Scala - Iterator vs Stream vs View

问题来源

https://stackoverflow.com/questions/5159000/stream-vs-views-vs-iterators

优秀回答

该篇回答被收录到 Scala 文档中的 F&Q 部分。我尝试跟着这篇回答并对照源码部分去翻译,翻译不好多多谅解。

First, they are all non-strict. That has a particular mathematical meaning related to functions, but, basically, means they are computed on-demand instead of in advance.

首先,它们都是非严格(即惰性的)的。每个函数都有其特定的数学含义,但是基本上,其数学含义通常都意味着它们是按需计算而非提前计算。

Stream is a lazy list indeed. In fact, in Scala, a Stream is a List whose tail is a lazy val. Once computed, a value stays computed and is reused. Or, as you say, the values are cached.

Stream确实是一个惰性列表。事实上,在 Scala 中,Streamtail变量为惰性值的列表。一旦开始计算,Stream中的值便保持计算后的状态并被能够被重复使用。或者按照你的说法是,Stream中的值能够被缓存下来。
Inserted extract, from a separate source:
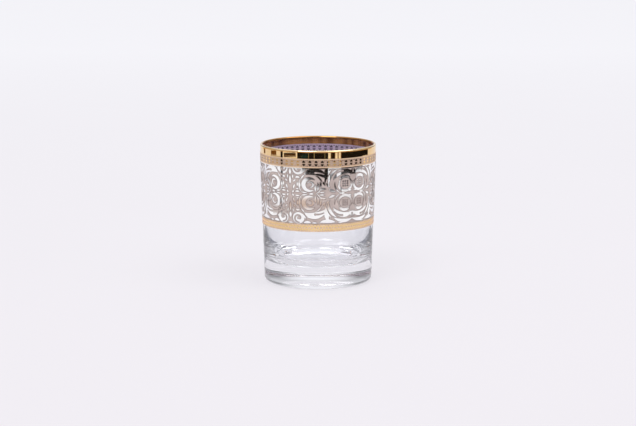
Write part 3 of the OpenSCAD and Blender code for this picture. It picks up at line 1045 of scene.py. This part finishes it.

一篇比较不错的、科普Stream的文章:http://cuipengfei.me/blog/2014/10/23/scala-stream-application-scenario-and-how-its-implemented/

An Iterator can only be used once because it is a traversal pointer into a collection, and not a collection in itself. What makes it special in Scala is the fact that you can apply transformation such as map and filter and simply get a new Iterator which will only apply these transformations when you ask for the next element.

Iterator只能够被使用一次,因为其是一个可遍历的指针存在于集合当中,而非集合本身存在于Iterator中。让其在 Scala 如此特殊的原因在于你能够使用 transformation 算子,如map或者filter,并且很容易地获得一个新的Iterator。需要注意的是,新的Iterator只有通过获取元素的时候才会应用那些 transformation 算子。

Scala used to provide iterators which could be reset, but that is very hard to support in a general manner, and they didn’t make version 2.8.0.

Scala 曾尝试过给那些 iterator 一个可复位的功能,但这很难以一个通用的方式去支持。

Views are meant to be viewed much like a database view. It is a series of transformation which one applies to a collection to produce a “virtual” collection. As you said, all transformations are re-applied each time you need to fetch elements from it.

Views 通常意味着元素需要被观察,类似于数据库中的 view。它是原集合通过一系列的 transformation 算子生成的一个”虚构”的集合。如你所说,每当你需要从原集合中获取数据时,都能够重复应用这些 transformation 算子。

Both Iterator and views have excellent memory characteristics. Stream is nice, but, in Scala, its main benefit is writing infinite sequences (particularly sequences recursively defined). One can avoid keeping all of the Stream in memory, though, by making sure you don’t keep a reference to its head (for example, by using def instead of val to define the Stream).

Iterator和 views 两者都有不错内存(记忆?)特性。Stream也可以,但是在 Scala 中,其主要的好处在于能够保留无限长的序列(特别是那些序列是通过递归定义的[这一点需要通过 Stream 本身特性才能够理解])当中。不过,你可以避免将所有Stream保留在内存中,其方法是确保不保留那些对 Streamhead的引用。

针对最后提到的例子,https://stackoverflow.com/questions/13217222/should-i-use-val-or-def-when-defining-a-stream这篇回答有比较好的解释

Because of the penalties incurred by views, one should usually force it after applying the transformations, or keep it as a view if only few elements are expected to ever be fetched, compared to the total size of the view.

由于 views 所带来不良影响(个人认为是这么翻译的),我们通常需要在应用 transformations 后调用force进行计算,或者说如果相比于原 view 中大量元素,新 view 只有少量的元素需要去获取时,可以将其当做新的 view 对待。